Case in point: unit yield now, house growth later
Consider a two‑asset strategy:
- Asset A: $650,000 inner‑ring two‑bed unit, 4.6% gross yield. Modest $20,000 upgrade lifts rent by 8–10%, pushing net yield above borrowing costs as rates ease. Low volatility, strong tenant demand.
- Asset B: $1.05 million middle‑ring family house on 600 m² near rail. Negative carry in year one, but constrained land supply and improving borrowing capacity support a 2026 rerate. Even at the lower end of 2026 forecasts (5.5%), the capital gain (~$57,750) plus rental growth can offset early‑stage cash drag.
Blended, the portfolio’s cash profile is manageable and retains convexity to a 2026 upswing—an institutional technique scaled to private capital.
Risk map and mitigants
Three headline risks warrant respect:
- Slower‑than‑expected rate cuts: extend interest‑only periods, keep ≥6 months of expenses in offset, and purchase below intrinsic value to preserve optionality.
- Macro wobble (jobs or migration): prioritise suburbs with diverse employment bases and universities; avoid single‑industry reliance.

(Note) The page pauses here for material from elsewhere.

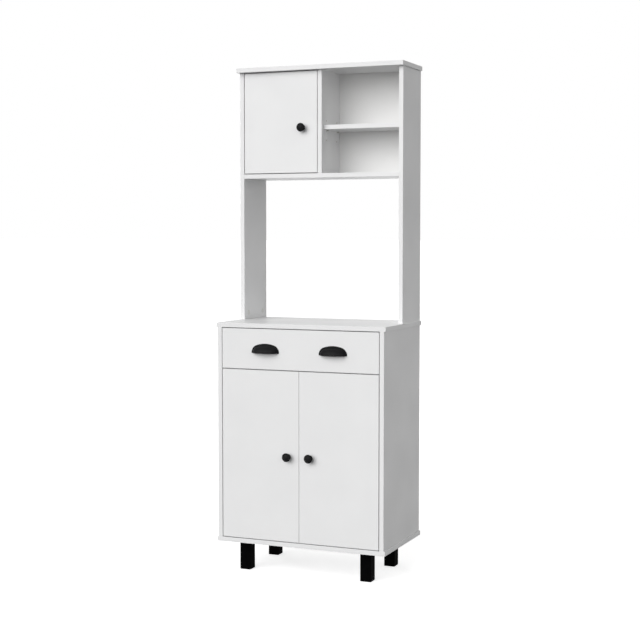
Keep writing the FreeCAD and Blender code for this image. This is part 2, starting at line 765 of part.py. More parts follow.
def pull_rim(opening):
    """The flat plate that lies on the drawer front round the dome, with short feet beside the lip."""
    half_width = 49.0
    rise = 29.5
    end_radius = 25.5
    gauge = 2.2
    foot = 1.6
    plate = pull_arch(half_width, rise, end_radius)
    plate.rotate(Vector(0, 0, 0), X_AXIS, -90)
    feet = box((-half_width, half_width), (-gauge, 0), (-foot, 0))
    gap = box((-opening[0], opening[0]), (-gauge, 0), (-foot, 0))
    hole = pull_arch(*opening)
    hole.rotate(Vector(0, 0, 0), X_AXIS, -90)
    rim = plate.extrude(Y_AXIS * -gauge).fuse(feet).removeSplitter()
    return rim.cut([hole.extrude(Y_AXIS * -gauge), gap])


def pull_bead(path):
    """A round bead along the dome's lower edge, from one foot of the rim to the other."""
    start = Vector(-path[0], 0, 0)
    ring = Part.Wire([Part.makeCircle(pull_bead_radius, start, Y_AXIS)])
    ring.rotate(start, Y_AXIS, 45)      # the round surface's seam clears the lip's flat edge
    return Part.Wire(pull_arcs(*path)).makePipeShell([ring], True, False)


def pull_screw_spots():
    """Screw centres from the pull's middle and above its axis."""
    half_pitch = 32.0
    rise = 8.5
    return [(-half_pitch, rise), (half_pitch, rise)]


def pull_axis_z():
    return pull_bottom + pull_bead_radius


# ---- Drawer --------------------------------------------------------------------------------
def make_drawer():
    drawer_top = drawer_box_bottom + drawer_box_height
    sides_front = front + board
    groove_reach = 5.5
    lower_fitting_rise = 28.0
    upper_fitting_drop = 20.0
    face_edge = inner_face - free_gap
    parts["drawer_front"] = slab((-face_edge, face_edge), (front, front + board),
                                 (drawer_front_bottom, drawer_front_top))
    panel = box((-drawer_inner - groove_reach, drawer_inner + groove_reach),
                (sides_front - groove_reach, drawer_rear), (bottom_panel_z, bottom_panel_z + panel_thickness))
    parts["drawer_bottom"] = panel
    groove = box((-drawer_inner - groove_reach - groove_play, drawer_inner + groove_reach + groove_play),
                 (sides_front - groove_reach - groove_play, drawer_rear),
                 (bottom_panel_z, bottom_panel_z + panel_thickness + groove_play))
    back_bottom = bottom_panel_z + panel_thickness + groove_play
    parts["drawer_back"] = box((-drawer_inner, drawer_inner), (drawer_rear - drawer_board, drawer_rear),
                               (back_bottom, drawer_top))
    drill("drawer_front", groove)
    cams = []
    back_screws = []
    for name, side in SIDES.items():
        node = "drawer_side_" + name
        blank = box((side * drawer_inner, side * drawer_outer), (sides_front, drawer_rear),
                    (drawer_box_bottom, drawer_top))
        parts[node] = blank.makeChamfer(arris, edges_at(blank, 2, drawer_top))
        drill(node, groove)
        x = side * (drawer_inner + drawer_board / 2)
        for z in (drawer_box_bottom + lower_fitting_rise, drawer_top - upper_fitting_drop):
            point = (x, sides_front, z)
            cams.append(cam_lock(node, point, Y_AXIS, X_AXIS * -side, drawer_board))
            cams.append(cam_bolt("drawer_front", point, Y_AXIS))
            back_screws.append(back_screw(node, side, z))
        parts["cup_pull_" + name] = cup_pull(side * pull_from_middle)
    parts["drawer_cams"] = group(cams)
    parts["drawer_back_screws"] = group(back_screws)
    pull_screws = []
    for side in SIDES.values():
        for spot in pull_screw_spots():
            x = side * pull_from_middle + spot[0]
            z = pull_axis_z() + spot[1]
            pull_screws.append(handle_screw(x, front, z))
            drill("drawer_front", rod(handle_screw_radius + 0.2, (x, front, z), Y_AXIS, board))
    parts["cup_pull_screws"] = group(pull_screws)


def back_screw(side_node, side, z):
    """A countersunk screw through a drawer side into the end of the drawer back."""
    head_radius = 3.8
    head_height = 2.4
    shank_radius = 1.8
    length = 34.0
    y = drawer_rear - drawer_board / 2
    inward = X_AXIS * -side
    head = Part.makeCone(head_radius, shank_radius, head_height, Vector(side * drawer_outer, y, z), inward)
    sink = Part.makeCone(head_radius + bore_play, shank_radius + bore_play, head_height,
                         Vector(side * drawer_outer, y, z), inward)
    shank = rod(shank_radius, (side * drawer_outer, y, z), inward, length)
    bore = rod(shank_radius + bore_play, (side * drawer_outer, y, z), inward, length + bore_end_room)
    drill(side_node, sink)
    drill(side_node, bore)
    drill("drawer_back", bore)
    return head.fuse(shank)


# ---- Roller runners, drawn for the left side -----------------------------------------------
def cabinet_runner():
    """The fixed channel, with its front roller's axle riveted to the web."""
    track_width = 8.9
    axle_length = 7.4
    rivet_height = 0.8
    wall_x = -inner_face
    web_x = wall_x + runner_gauge
    lip_x = web_x + track_width
    y_low = front + rail_setback - 0.5
    y_high = y_low + runner_length
    bottom = runner_bottom
    top = runner_bottom + runner_channel
    channel_start = front + front_roller_setback + roller_radius + 4.0
    tab_top = front_roller_z + 6.0
    web = box((wall_x, web_x), (y_low, y_high), (bottom, top))
    roller_tab = box((wall_x, web_x), (y_low, channel_start), (bottom, tab_top))
    track = box((wall_x, lip_x), (y_low, y_high), (bottom, bottom + runner_gauge))
    cap = box((wall_x, lip_x), (channel_start, y_high), (top - runner_gauge, top))
    roller_y = front + front_roller_setback
    axle = rod(axle_radius, (web_x, roller_y, front_roller_z), X_AXIS, axle_length + rivet_height)
    rivet = rod(rivet_radius, (web_x + axle_length, roller_y, front_roller_z), X_AXIS, rivet_height)
    runner = web.fuse([roller_tab, track, cap, axle, rivet])
    for y in cabinet_runner_screw_y():
        spot = (wall_x, y, runner_screw_z())
        runner = runner.cut(rod(euro_shank_radius + bore_play, spot, X_AXIS, runner_gauge))
    return runner.removeSplitter()


def cabinet_runner_screw_y():
    return (front + 58.0, front + 186.0, front + 298.0)


def runner_screw_z():
    return runner_bottom + runner_channel / 2


def drawer_runner():
    """The moving angle under the drawer side, with its outer track and the rear roller's axle."""
    track_width = 8.8
    axle_length = 7.6
    rivet_height = 0.7
    wood_x = -drawer_outer
    web_x = wood_x - runner_gauge
    lip_x = web_x - track_width
    bottom = drawer_box_bottom - runner_gauge
    track_z = front_roller_z + roller_radius + roller_gap
    y_low = front + board + 1.0
    y_high = drawer_rear
    web = box((web_x, wood_x), (y_low, y_high), (bottom, track_z + runner_gauge))
    ledge = box((web_x, wood_x + drawer_board), (y_low, y_high), (bottom, drawer_box_bottom))
    track = box((lip_x, wood_x), (y_low, y_high), (track_z, track_z + runner_gauge))
    y = drawer_rear - rear_roller_inset
    axle = rod(axle_radius, (web_x, y, rear_roller_z()), -X_AXIS, axle_length)
    rivet = rod(rivet_radius, (web_x - axle_length, y, rear_roller_z()), -X_AXIS, rivet_height)
    runner = web.fuse([ledge, track, axle, rivet])
    for y in drawer_runner_screw_y():
        spot = (web_x, y, drawer_runner_screw_z())
        runner = runner.cut(rod(runner_screw_radius + 0.2, spot, X_AXIS, runner_gauge))
    return runner.removeSplitter()


def rear_roller_z():
    return runner_bottom + runner_gauge + roller_gap + roller_radius


def drawer_runner_screw_y():
    return (front + 50.0, front + 250.0)


def drawer_runner_screw_z():
    return drawer_box_bottom + 5.0


def roller(x_face, y, z):
    """A nylon roller with a running bore and eased rims; x_face is its outer side."""
    rim_easing = 0.6
    tyre = rod(roller_radius, (x_face, y, z), X_AXIS, roller_width)
    rims = [edge for edge in tyre.Edges if isinstance(edge.Curve, Part.Circle)]
    tyre = tyre.makeChamfer(rim_easing, rims)
    return tyre.cut(rod(axle_radius + pivot_play, (x_face, y, z), X_AXIS, roller_width))


def make_runners():
    front_side_play = 0.8
    rear_side_play = 0.9
    front_x = -inner_face + runner_gauge + front_side_play
    rear_x = -drawer_outer - runner_gauge - rear_side_play - roller_width
    rear_y = drawer_rear - rear_roller_inset
    left = {
        "cabinet_runner": cabinet_runner(),
        "drawer_runner": drawer_runner(),
        "front_roller": roller(front_x, front + front_roller_setback, front_roller_z),
        "rear_roller": roller(rear_x, rear_y, rear_roller_z()),
    }
    for name, shape in left.items():
        parts[name + "_left"] = shape
        parts[name + "_right"] = mirrored(shape)
    system_screws = []
    runner_screws = []
    for name, side in SIDES.items():
        for y in cabinet_runner_screw_y():
            spot = (side * (inner_face - runner_gauge), y, runner_screw_z())
            system_screws.append(euro_screw(spot, X_AXIS * side))
            wall_spot = (side * inner_face, y, runner_screw_z())
            bore_depth = euro_length - runner_gauge + bore_end_room
            bore = rod(euro_shank_radius + bore_play, wall_spot, X_AXIS * side, bore_depth)
            drill("base_side_" + name, bore)
        for y in drawer_runner_screw_y():
            runner_screws.append(runner_screw("drawer_side_" + name, side, y))
    parts["drawer_runner_screws"] = group(runner_screws)
    return system_screws


def runner_screw(side_node, side, y):
    """A small pan-head screw through the moving runner into the drawer side."""
    head_radius = 3.0
    head_height = 1.2
    face = side * (drawer_outer + runner_gauge)
    inward = X_AXIS * -side
    head = rod(head_radius, (face, y, drawer_runner_screw_z()), -inward, head_height)
    shank = rod(runner_screw_radius, (face, y, drawer_runner_screw_z()), inward, runner_screw_length)
    bore_start = (side * drawer_outer, y, drawer_runner_screw_z())
    bore_depth = runner_screw_length - runner_gauge + bore_end_room
    drill(side_node, rod(runner_screw_radius + bore_play, bore_start, inward, bore_depth))
    return head.fuse(shank)


# ---- Build ---------------------------------------------------------------------------------
def build():
    make_base()
    make_legs()
    make_hutch()
    make_shelves()
    make_fittings()
    make_drawer()
    hinge_screws = make_doors()
    track_screws = make_runners()
    parts["euro_screws"] = group(hinge_screws + track_screws)
    for node, tools in drilling.items():
        parts[node] = parts[node].cut(tools)


build()
os.makedirs("parts", exist_ok=True)
for node_name, node_shape in parts.items():
    node_shape.exportStep("parts/" + node_name + ".step")
print("nodes", len(parts))
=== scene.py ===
import bmesh
import bpy
import math
from mathutils import Matrix, Vector


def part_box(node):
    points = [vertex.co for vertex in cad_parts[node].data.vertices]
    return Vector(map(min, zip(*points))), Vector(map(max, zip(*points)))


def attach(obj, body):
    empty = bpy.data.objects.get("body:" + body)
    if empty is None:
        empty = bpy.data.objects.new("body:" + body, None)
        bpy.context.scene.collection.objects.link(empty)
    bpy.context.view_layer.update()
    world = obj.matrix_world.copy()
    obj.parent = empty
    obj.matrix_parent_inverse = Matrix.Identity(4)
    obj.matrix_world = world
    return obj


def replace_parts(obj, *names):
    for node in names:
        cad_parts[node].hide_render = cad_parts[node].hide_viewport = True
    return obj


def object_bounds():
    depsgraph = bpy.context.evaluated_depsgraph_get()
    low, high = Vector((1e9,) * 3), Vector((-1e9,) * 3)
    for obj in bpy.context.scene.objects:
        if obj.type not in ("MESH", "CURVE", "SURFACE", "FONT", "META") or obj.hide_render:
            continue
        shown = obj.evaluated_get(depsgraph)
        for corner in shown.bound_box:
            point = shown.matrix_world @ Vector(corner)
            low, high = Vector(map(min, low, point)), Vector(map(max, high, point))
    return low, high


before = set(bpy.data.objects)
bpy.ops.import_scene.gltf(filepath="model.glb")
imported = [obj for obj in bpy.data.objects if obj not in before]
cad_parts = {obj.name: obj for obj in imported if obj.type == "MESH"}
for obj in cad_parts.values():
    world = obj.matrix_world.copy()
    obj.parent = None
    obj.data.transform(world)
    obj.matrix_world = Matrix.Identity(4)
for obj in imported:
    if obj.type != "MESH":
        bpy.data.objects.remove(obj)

cadLow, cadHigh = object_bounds()
millimetre = 0.001
mergeDistance = 0.001 * millimetre
sharpAngle = math.radians(35)    # edges sharper than this stay crisp on the new pieces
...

- Regulatory shifts (land tax, tenancy rules, short‑stay levies): build 50–100 bps into your expense cap and underwrite conservatively. Policy can change the carry, not the scarcity.
Outlook and actions: positioning for 2026 without overpaying in 2025
The playbook is measured, not manic. In 2025, accumulate selectively into dislocations and properties with fixable flaws; prefer off‑market and pre‑campaign purchases where possible. Focus due diligence on build integrity and micro‑market depth; do not compromise on transport access. As 2026 approaches, be prepared for cap‑rate compression in quality stock. If KPMG’s leadership call materialises—houses up 6.6%, units up 7.1%—early movers will have locked in stronger assets at 2025 prices and enjoy both income growth and valuation uplift.
In short: buy scarcity, engineer yield, respect carry, and let 2026 do the heavy lifting.